-- Start Source data --

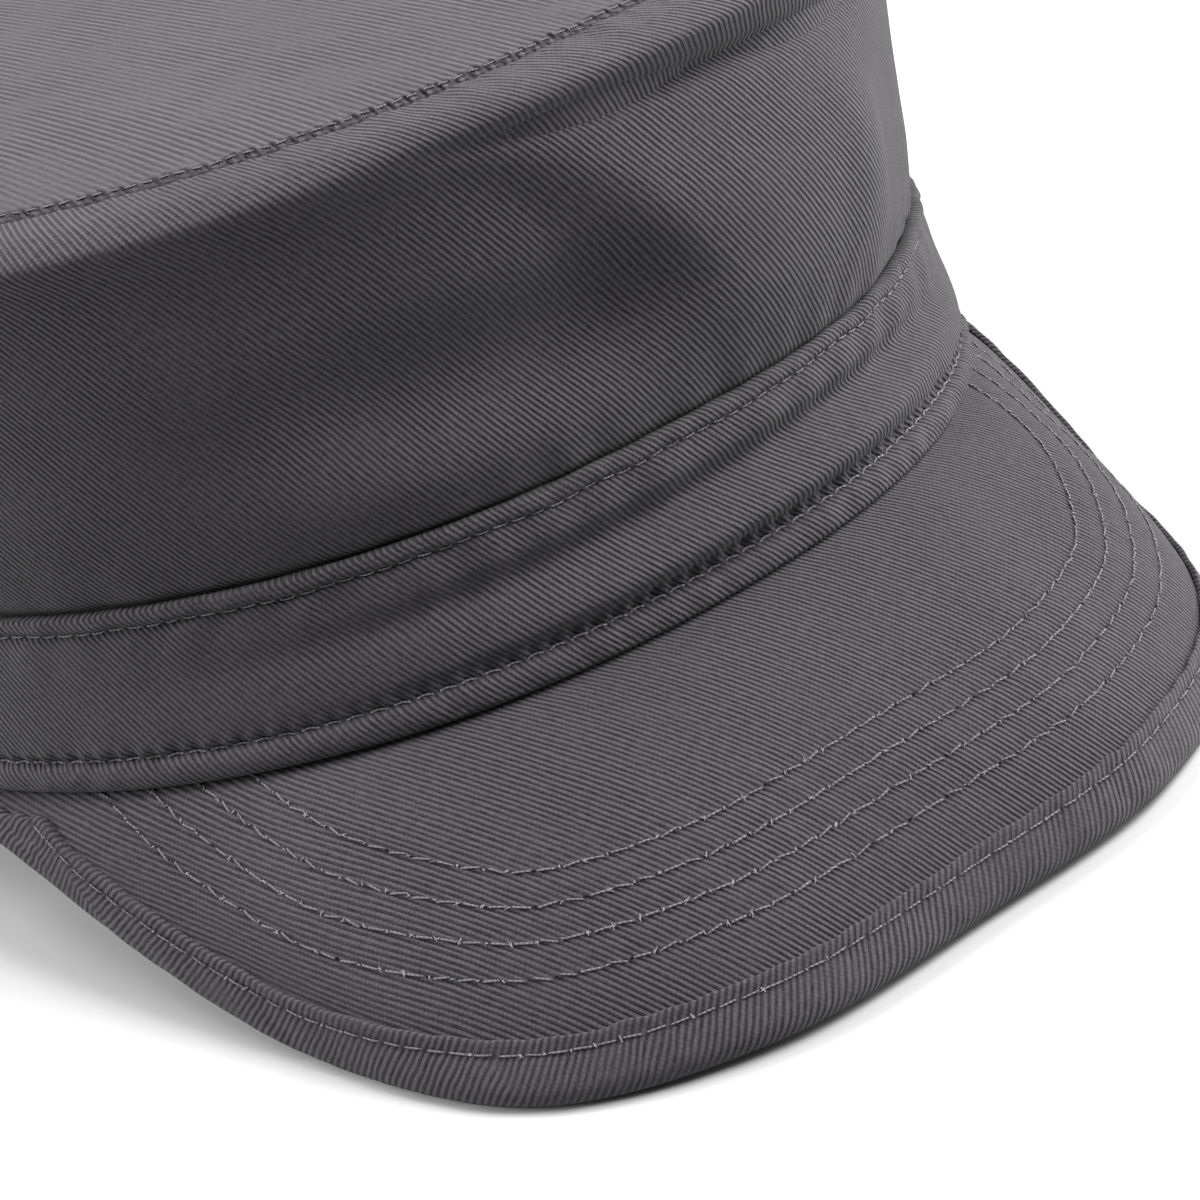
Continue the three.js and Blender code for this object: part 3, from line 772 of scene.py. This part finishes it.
def top_surface(angle, share):
    """Upper face of the crown top, share 0 at the middle and 1 at the seam."""
    edge = rim(angle, -SEAM_INSET - 0.25, 0)
    away = (1 - share) * TOP_RADIUS + 0 * angle
    arc = arc_at(angle)
    gather = np.exp(-(away / 5.0)**2) * step(away, 0, 1.5)
    z = CROWN_HEIGHT + TOP_RISE * (1 - share**3) + 0.25
    z = z + 0.13 * gather * wobble(arc, 31, 4.5, 14, count=14) - 0.55 * np.exp(-(away / 0.8)**2)
    z = z + 0.16 * np.exp(-((away - 1.2) / 0.8)**2) * (0.4 + 0.6 * np.cos(TURN * arc / SEAM_PITCH))
    x, y = edge[..., 0] * share, edge[..., 1] * share
    z = z + 0.5 * np.sin(x / 31 + 0.6) * np.sin(y / 37 + 1.1) * (1 - share**4)
    return np.stack([x, y, z + 0 * x], -1), away


def crown_top():
    angle = spread(760)[:, None]
    share = np.r_[0.0005, 0.0015, np.linspace(0.04, 0.8, 14), np.linspace(0.82, 0.97, 16),
                  np.linspace(0.9725, 1, 16)][None]
    outer, away = top_surface(angle, share)
    inner = outer[:, ::6].copy()
    inner = np.concatenate([inner, outer[:, -1:]], 1)
    inner[..., 2] -= CROWN_WALL
    seam = np.stack([np.broadcast_to(arc_at(angle), away.shape), away], -1)
    return shell("crown_top_cloth", outer, inner, outer[..., :2].copy(), seam, True, top_cloth)


def band():
    angle = spread(960)[:, None]
    z = settled(66, (0.0, 0.08, 0.163, 0.91, 0.97, 1.0), 3.0, 0.03)[None]
    outer, at = band_surface(angle, z)
    zz = z[:, inner_stations(z.size, 12)]
    dents = folds(BAND_FOLDS, angle, zz * BAND_HEIGHT, BAND_HEIGHT)
    inner = rim(angle, -BAND_LEAN * zz - BAND_WALL + dents, zz * BAND_HEIGHT)
    arc = np.broadcast_to(arc_at(angle), outer.shape[:2])
    cloth = np.stack([arc, np.broadcast_to(at, outer.shape[:2])], -1)
    return shell("band_cloth", outer, inner, cloth, cloth, True, band_cloth)


def widening(ribs):
    """Share that divides the tape's width at each rib: under 1 where ribs lean along the peak's edge."""
    run = np.gradient(ribs[1], axis=0)
    run /= np.linalg.norm(run, axis=1)[:, None]
    inward = ribs[0] - ribs[1]
    inward = inward / np.linalg.norm(inward, axis=1)[:, None]
    lean = (run * inward).sum(1)
    return np.maximum(np.sqrt(1 - lean**2), 0.62)**0.35


# Section of the tape: inset as a share of its width, and side as a share of the half thickness.
TAPE_BEND = [
    (1, 0.8), (0.985, 1.0), (0.95, 1.08), (0.89, 1.07), (0.81, 0.97), (0.74, 0.89), (0.65, 0.97),
    (0.4, 1.02), (0.22, 1.0), (0.1, 0.85), (0.03, 0.5), (0, 0),
    (0.03, -0.5), (0.1, -0.85), (0.22, -1), (0.6, -1), (1, -1),
]


def peak_and_tape():
    place = np.linspace(-PEAK_END, PEAK_END, 361)
    ribs = peak_ribs(place)
    root, edge, _, _, square = ribs
    end = 1 - np.minimum(1.2, 0.25 * square) / square
    start = -np.minimum(1.8, 0.12 * square) / square
    share = start[:, None] + np.linspace(0, 1, 72)[None] * (end - start)[:, None]
    flat = peak_points(ribs, share, 0 * share)
    inset = edge_distance(flat, edge)
    along = arcs(edge) - arcs(edge)[-1] / 2
    root_step = 0.9 * np.exp(-((share * square[:, None]) / 2.2)**2)
    quilt = 0.0 * inset
    for i in range(ROWS):
        quilt -= 0.16 * np.exp(-((inset - ROW_FIRST - i * ROW_STEP) / 0.9)**2)
    seams = wobble(along[:, None] + 0.4 * inset, 41, 5, 15, whole=EDGE_ROUND)
    rows_zone = step(inset, ROW_FIRST - 4, ROW_FIRST) * step(ROW_FIRST + 4.2 * ROW_STEP - inset, 0, 4)
    lift = quilt + 0.05 * seams * rows_zone - root_step * 0.5
    outer = peak_points(ribs, share, lift)
    inner_share = share[:, ::6]
    inner_share = np.concatenate([inner_share, share[:, -1:]], 1)
    inner = peak_points(ribs, inner_share, 0 * inner_share - PEAK_WALL)
    r2, e2 = unroll(root, edge)
    middle = len(place) // 2
    axis = e2[middle] - r2[middle]
    axis /= np.linalg.norm(axis)
    to = np.array([[axis[1], -axis[0]], [-axis[0], -axis[1]]])
    r2, e2 = (r2 - r2[middle]) @ to.T, (e2 - r2[middle]) @ to.T
    if r2[-1, 0] < r2[0, 0]:
        r2[:, 0] *= -1
        e2[:, 0] *= -1
    cloth = r2[:, None] * (1 - share[..., None]) + e2[:, None] * share[..., None]
    seam = np.stack([np.broadcast_to(along[:, None], inset.shape), inset], -1)
    made = [shell("peak_cloth", outer, inner, cloth, seam, False, peak_cloth)]

    # The tape goes round the fold, over a core that leaves room for the peak.
    stations = np.array(TAPE_BEND)
    t = np.linspace(0, 1, len(stations))
    fine = np.linspace(0, 1, 64)
    ins, side = smooth(t, stations[:, 0], fine), smooth(t, stations[:, 1], fine)
    widened = widening(ribs)
    width = np.minimum(TAPE_WIDTH / widened, 0.86 * square)
    half = PEAK_WALL / 2
    waver = 0.12 * wobble(along, 42, 5, 18, whole=EDGE_ROUND)
    back = np.clip(ins[None] * (width[:, None] + waver[:, None]), 0, None)
    tape_share = 1 - back / square[:, None]
    full = half + TAPE_LIFT
    ripple = 0.07 * wobble(along[:, None] + 0.3 * back, 43, 4, 12, whole=EDGE_ROUND) * (side[None] > 0.5)
    tape = peak_points(ribs, tape_share, side[None] * full - half + ripple)
    core_back = np.clip(back[:, ::4], 0.5, None)
    core_side = np.sign(side[::4]) * np.minimum(np.abs(side[::4]), 1) * (half + 0.08)
    core_share = 1 - core_back / square[:, None]
    core = peak_points(ribs, core_share, core_side[None] - half)
    run = np.gradient(edge, axis=0)
    run /= np.linalg.norm(run, axis=1)[:, None]
    slide = ((tape - edge[:, None]) * run[:, None]).sum(-1)
    wrap = np.stack([arcs(row) for row in tape - slide[..., None] * run[:, None]])
    cloth = np.stack([along[:, None] + slide, wrap], -1)
    seam = np.stack([np.broadcast_to(along[:, None], tape.shape[:2]),
                     np.where(side[None] > 0, back * widened[:, None], 60)], -1)
    made.append(shell("peak_tape_cloth", tape, core, cloth, seam, False, tape_cloth))
    return made, (ribs, inset, share, lift)


def contour(points, up, inset, value):
    """Path and normals where the inset has a value, across a grid of ribs."""
    path, ups = [], []
    for p, n, d in zip(points, up, inset):
        if d[0] <= value + 0.2:
            continue
        j = int(np.argmax(d < value))
        if j == 0:
            continue
        t = (d[j - 1] - value) / (d[j - 1] - d[j])
        path.append(p[j - 1] * (1 - t) + p[j] * t)
        ups.append(n[j - 1] * (1 - t) + n[j] * t)
    return np.array(path), np.array(ups)


crown_piece = crown_side()
top_piece = crown_top()
band_piece = band()
(peak_piece, tape_piece), (ribs, inset, share, lift) = peak_and_tape()

# Sewing.
angles = spread(1400)
FRONT = len(angles) // 2
ASIDE = np.array([0.3, 0, -0.3])


def top_row(away):
    """Path and normals on the crown's top, at a distance from its seam."""
    grid = 1 - (away + ASIDE) / TOP_RADIUS
    pts = top_surface(angles[:, None], grid[None])[0]
    n = normals(pts)[:, 1]
    return pts[:, 1], n if n[FRONT, 2] > 0 else -n


def band_row(z):
    """Path and normals round the band, at a height."""
    grid = (z - ASIDE)[None] / BAND_HEIGHT
    pts, _ = band_surface(angles[:, None], grid)
    n = normals(pts)[:, 1]
    return pts[:, 1], outwards(n, n[FRONT])


sewn = []
turned = arc_at(angles)
p, n = top_row(0.75)
sewn.append(sewing("crown_seam_stitches", p, n, SEAM_PITCH, 1.6, 0.13, thread, 50,
                   lift=0.12, sink=0.25, measure=turned))
p, n = band_row(BAND_HEIGHT - EDGE_FOLD)
sewn.append(sewing("band_upper_stitches", p, n, BAND_PITCH, 2.2, 0.15, pale_thread, 51,
                   lift=0.2, sink=0.25, measure=turned))
p, n = band_row(WELT_HEIGHT + 0.1)
sewn.append(sewing("band_lower_stitches", p, n, HEM_PITCH, 2.6, 0.15, thread, 52,
                   lift=0.16, sink=0.25, measure=turned))
sewn.append(lint("band_lower_lint", p, n, HEM_PITCH, 0.25, 0.6, needle_lint, 53))

peak_grid = peak_points(ribs, share, lift)
peak_up = normals(peak_grid)
middle = len(peak_up) // 2
peak_up = peak_up if peak_up[middle, 30, 2] > 0 else -peak_up
for i in range(ROWS):
    row = f"peak_row_{i + 1}"
    p, n = contour(peak_grid, peak_up, inset, ROW_FIRST + i * ROW_STEP)
    sewn.append(sewing(f"{row}_stitches", p, n, PEAK_PITCH, 2.45, 0.15, thread, 60 + i,
                       lift=0.12, sink=0.2, cross=0.3))
    sewn.append(holes(f"{row}_holes", p, n, PEAK_PITCH, 0.33, needle_hole_shade, 65 + i))
    sewn.append(lint(f"{row}_lint", p, n, PEAK_PITCH, 0.85, 0.85, needle_lint, 70 + i))

square_on = (ribs[4] * widening(ribs))[:, None]
tape_share = 1 - (TAPE_STITCH + ASIDE[None]) / square_on
keep = square_on[:, 0] > TAPE_STITCH * 1.2
tape_line = peak_points(ribs, tape_share, 0 * tape_share + TAPE_LIFT - 0.08)
tape_up = normals(tape_line)[:, 1]
tape_up = tape_up if tape_up[middle, 2] > 0 else -tape_up
p, n = tape_line[keep, 1], tape_up[keep]
sewn.append(sewing("tape_stitches", p, n, TAPE_PITCH, 2.5, 0.13, thread, 80, lift=0.1, sink=0.25))
sewn.append(lint("tape_lint", p, n, TAPE_PITCH, 0.6, 0.7, needle_lint, 81))

for piece, cad, slot in (
    (crown_piece, "crown_side", "crown_cloth"),
    (top_piece, "crown_top", "crown_cloth"),
    (band_piece, "band", "band_cloth"),
    (peak_piece, "peak", "peak_cloth"),
    (tape_piece, "peak_binding", "tape"),
):
    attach(piece, "root")
    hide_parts(cad)
for piece in sewn:
    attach(piece, "root")

# Floor, light and camera, in metres.
FLOOR_HALF = 3.0
FLOOR_SHADE = (0.42, 0.42, 0.42, 1)
WORLD_LIGHT = 0.135
corners = [(x * FLOOR_HALF, y * FLOOR_HALF, 0) for x, y in ((-1, -1), (1, -1), (1, 1), (-1, 1))]
floor_mesh = bpy.data.meshes.new("floor")
floor_mesh.from_pydata(corners, [], [(0, 1, 2, 3)])
floor = bpy.data.objects.new("floor", floor_mesh)
bpy.context.collection.objects.link(floor)
floor_mesh.materials.append(Graph("floor_paper").finish(FLOOR_SHADE, 0.9, 0.0))

world = bpy.data.worlds.new("studio")
bpy.context.scene.world = world
world.use_nodes = True
sky = world.node_tree.nodes["Background"]
sky.inputs[0].default_value = (1, 1, 1, 1)
sky.inputs[1].default_value = WORLD_LIGHT


def softbox(name, azimuth, elevation, distance, size, power):
    """A square light that faces the origin. azimuth: degrees from the front, towards +X."""
    data = bpy.data.lights.new(name, "AREA")
    data.shape = "RECTANGLE"
    data.size, data.size_y = size
    data.energy = power
    lamp = bpy.data.objects.new(name, data)
    a, e = math.radians(azimuth), math.radians(elevation)
    back = Vector((math.sin(a) * math.cos(e), -math.cos(a) * math.cos(e), math.sin(e)))
    lamp.location = back * distance
    lamp.rotation_mode = "QUATERNION"
    lamp.rotation_quaternion = (-back).to_track_quat("-Z", "Y")
    bpy.context.collection.objects.link(lamp)


softbox("key", 203, 62, 1.5, (0.9, 0.7), 21)
softbox("left", 238, 28, 1.4, (1.0, 0.8), 29)
softbox("right", 82, 14, 1.4, (1.2, 0.7), 46)
softbox("front", 44, 60, 1.5, (0.8, 0.6), 40)

# The camera's place and turn come from the fit of the cap's seams to the photo.
CAMERA_PLACE = (-0.20554, -0.36899, 0.25298)
CAMERA_RIGHT, CAMERA_UP = (0.77684, -0.60921, -0.15934), (0.43626, 0.33822, 0.83384)
camera = bpy.data.cameras.new("camera")
camera.sensor_width = 36
camera.lens = 94.75
camera.shift_x, camera.shift_y = 0.007, 0.0158
camera.clip_start, camera.clip_end = 0.02, 20
camera_object = bpy.data.objects.new("camera", camera)
bpy.context.collection.objects.link(camera_object)
right = Vector(CAMERA_RIGHT).normalized()
back = right.cross(Vector(CAMERA_UP)).normalized()
turn = Matrix((right, back.cross(right), back)).transposed().to_4x4()
camera_object.matrix_world = Matrix.Translation(CAMERA_PLACE) @ turn
bpy.context.scene.camera = camera_object
bpy.context.scene.view_settings.view_transform = "Standard"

-- End Source data --

Task brief — Extract each line from the listing that holds the word "scene".

Solution for this exercise —
Continue the three.js and Blender code for this object: part 3, from line 772 of scene.py. This part finishes it.
bpy.context.scene.world = world
bpy.context.scene.camera = camera_object
bpy.context.scene.view_settings.view_transform = "Standard"